### [What you will do]
Set down exactly, please, each line from the one containing "castle_nut = (hexagon_bar()" through the one containing "obj.parent = None", both lines included, and no other line.
↓
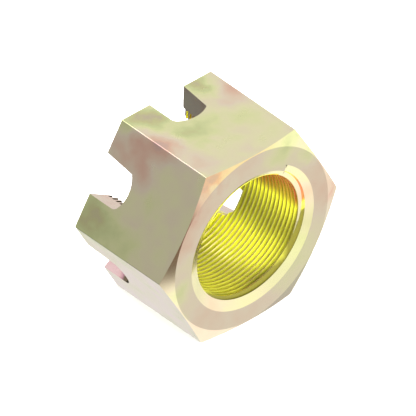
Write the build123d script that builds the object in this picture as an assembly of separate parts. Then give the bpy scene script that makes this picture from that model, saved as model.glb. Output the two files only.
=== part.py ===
from build123d import *
import math
import os

# A heavy slotted hexagon nut, cut from one steel bar: six open slots for a split pin are milled
# straight into the far end of the hexagon, with no turned crown.
# Millimetres. X is the thread axis and points out of the bearing face, the origin is the centre
# of that face, and the nut lies on one flat with Z up.

# Hexagon bar
across_flats = 58.0
nut_length = 35.8
bar_edge_radius = 0.4
sides = 6

# Bearing face, turned flat, with a chamfer that takes the six corners off
bearing_face_diameter = 57.5
chamfer_angle = 16.5  # from the face

# Bore for an M40 thread of 1.5 mm pitch, at its minor diameter
thread_minor_diameter = 38.376
countersink_diameter = 46.0
countersink_angle = 22.5  # from the end faces

# Slots, one in the middle of each flat, with one square wall and one wall that leans outwards
slot_depth = 12.3
slot_square_wall = 6.3  # from the middle of the flat
slot_leaning_wall = 6.5  # from the middle of the flat, at the mouth
slot_lean_angle = 6.6
slot_crown_radius = 9.5  # the floor is arched away from the mouth
slot_corner_radius = 2.3  # between the square wall and the floor

# How far a cutting profile runs past the surface that it opens
runout = 2.0


def hexagon_bar():
    """The bar, cut to length behind the bearing face, with its six long edges slightly rounded."""
    outline = Plane.YZ * RegularPolygon(across_flats / 2, sides, major_radius=False)
    bar = extrude(outline, -nut_length)
    return fillet(bar.edges().filter_by(Axis.X), bar_edge_radius)


def turned_envelope():
    """What the lathe leaves of the bar: a flat bearing face and the chamfer round it."""
    face_radius = bearing_face_diameter / 2
    outer_radius = across_flats / math.sqrt(3) + runout
    chamfer_drop = (outer_radius - face_radius) * math.tan(math.radians(chamfer_angle))
    profile = Polyline(
        (0, 0),
        (0, face_radius),
        (-chamfer_drop, outer_radius),
        (-nut_length, outer_radius),
        (-nut_length, 0),
        close=True,
    )
    return revolve(make_face(profile), Axis.X)


def bore():
    """The thread's bore, opened by the same countersink at both ends."""
    minor_radius = thread_minor_diameter / 2
    mouth_radius = countersink_diameter / 2
    sink = (mouth_radius - minor_radius) * math.tan(math.radians(countersink_angle))
    profile = Polyline(
        (0, 0),
        (0, mouth_radius),
        (-sink, minor_radius),
        (sink - nut_length, minor_radius),
        (-nut_length, mouth_radius),
        (-nut_length, 0),
        close=True,
    )
    return revolve(make_face(profile), Axis.X)


def slot_section():
    """A slot seen square to its flat: x runs across the flat, y from the mouth to the floor."""
    lean = math.tan(math.radians(slot_lean_angle))
    crown_centre = slot_depth - slot_crown_radius
    walls = make_face(
        Polyline(
            (slot_square_wall, -runout),
            (slot_square_wall, slot_depth + runout),
            ((slot_depth + runout) * lean - slot_leaning_wall, slot_depth + runout),
            (-runout * lean - slot_leaning_wall, -runout),
            close=True,
        )
    )
    nose = Pos(0, crown_centre) * Circle(slot_crown_radius)
    shank_length = crown_centre + runout
    shank = Pos(0, crown_centre - shank_length / 2) * Rectangle(2 * slot_crown_radius, shank_length)
    section = walls & (nose + shank)
    square_corner = section.vertices().group_by(Axis.X)[-1].sort_by(Axis.Y)[-1]
    return fillet(square_corner, slot_corner_radius)


def slots():
    """The slot, run from the thread axis out through a flat, and repeated on all six flats."""
    mouth = Plane(origin=(-nut_length, 0, 0), x_dir=(0, 0, 1), z_dir=(0, 1, 0))
    cutter = extrude(mouth * slot_section(), across_flats / 2 + runout)
    step = 360 / sides
    return [cutter.rotate(Axis.X, step * (side + 0.5)) for side in range(sides)]


castle_nut = (hexagon_bar() & turned_envelope()) - bore() - slots()

os.makedirs("parts", exist_ok=True)
export_step(castle_nut, "parts/castle_nut.step")
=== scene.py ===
import math

import bmesh
import bpy
from mathutils import Matrix, Vector


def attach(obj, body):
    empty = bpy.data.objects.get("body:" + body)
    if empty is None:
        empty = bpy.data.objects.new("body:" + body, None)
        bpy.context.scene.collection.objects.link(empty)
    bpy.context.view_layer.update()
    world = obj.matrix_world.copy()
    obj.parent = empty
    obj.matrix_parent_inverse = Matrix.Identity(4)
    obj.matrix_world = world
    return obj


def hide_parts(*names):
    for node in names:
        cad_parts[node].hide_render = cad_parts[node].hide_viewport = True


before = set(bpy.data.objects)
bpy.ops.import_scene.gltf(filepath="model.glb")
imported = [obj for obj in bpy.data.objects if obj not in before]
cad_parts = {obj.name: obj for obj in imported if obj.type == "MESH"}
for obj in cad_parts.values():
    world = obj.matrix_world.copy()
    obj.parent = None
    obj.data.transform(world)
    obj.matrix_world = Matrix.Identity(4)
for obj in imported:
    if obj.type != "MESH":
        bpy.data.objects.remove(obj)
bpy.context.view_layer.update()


# The hexagon bar
# Free-cutting steel drawn to a hexagon, with its six long edges slightly rounded by the die.
# It is sawn to length behind the bearing face, and lies on one of its flats.
MM = 0.001  # a size is in millimetres until it goes into a mesh
SIDES = 6
ACROSS_FLATS = 58.0
CORNER_RADIUS = ACROSS_FLATS / math.sqrt(3)
NUT_LENGTH = 35.8
BAR_EDGE_RADIUS = 0.4
BAR_EDGE_STEPS = 8
OVERRUN = 2.0  # how far a cutter runs past what it cuts


def linear(colour):
    """An sRGB hex colour as linear light."""
    parts = [int(colour[i:i + 2], 16) / 255 for i in (1, 3, 5)]
    return tuple(c / 12.92 if c <= 0.04045 else ((c + 0.055) / 1.055) ** 2.4 for c in parts) + (1.0,)


def node(tree, kind, inputs=None, **settings):
    """Adds a node with its settings. Each input is a value, or the node or socket it is linked to."""
    made = tree.nodes.new(kind)
    for key, value in settings.items():
        setattr(made, key, value)
    for key, value in (inputs or {}).items():
        if isinstance(value, bpy.types.Node):
            value = value.outputs[0]
        if isinstance(value, bpy.types.NodeSocket):
            tree.links.new(value, made.inputs[key])
        else:
            made.inputs[key].default_value = value
    return made


def closed_solid(name, rings, finish):
    """A closed mesh through rings of the same number of points, in millimetres, capped at both ends."""
    mesh = bmesh.new()
    rows = [[mesh.verts.new(Vector(point) * MM) for point in ring] for ring in rings]
    count = len(rows[0])
    for low, high in zip(rows, rows[1:]):
        for i in range(count):
            j = (i + 1) % count
            mesh.faces.new((low[i], low[j], high[j], high[i]))
    mesh.faces.new(rows[0])
    mesh.faces.new(rows[-1])
    return finished_solid(name, mesh, finish)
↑
### [Response to the exercise]
castle_nut = (hexagon_bar() & turned_envelope()) - bore() - slots()

os.makedirs("parts", exist_ok=True)
export_step(castle_nut, "parts/castle_nut.step")
=== scene.py ===
import math

import bmesh
import bpy
from mathutils import Matrix, Vector


def attach(obj, body):
    empty = bpy.data.objects.get("body:" + body)
    if empty is None:
        empty = bpy.data.objects.new("body:" + body, None)
        bpy.context.scene.collection.objects.link(empty)
    bpy.context.view_layer.update()
    world = obj.matrix_world.copy()
    obj.parent = empty
    obj.matrix_parent_inverse = Matrix.Identity(4)
    obj.matrix_world = world
    return obj


def hide_parts(*names):
    for node in names:
        cad_parts[node].hide_render = cad_parts[node].hide_viewport = True


before = set(bpy.data.objects)
bpy.ops.import_scene.gltf(filepath="model.glb")
imported = [obj for obj in bpy.data.objects if obj not in before]
cad_parts = {obj.name: obj for obj in imported if obj.type == "MESH"}
for obj in cad_parts.values():
    world = obj.matrix_world.copy()
    obj.parent = None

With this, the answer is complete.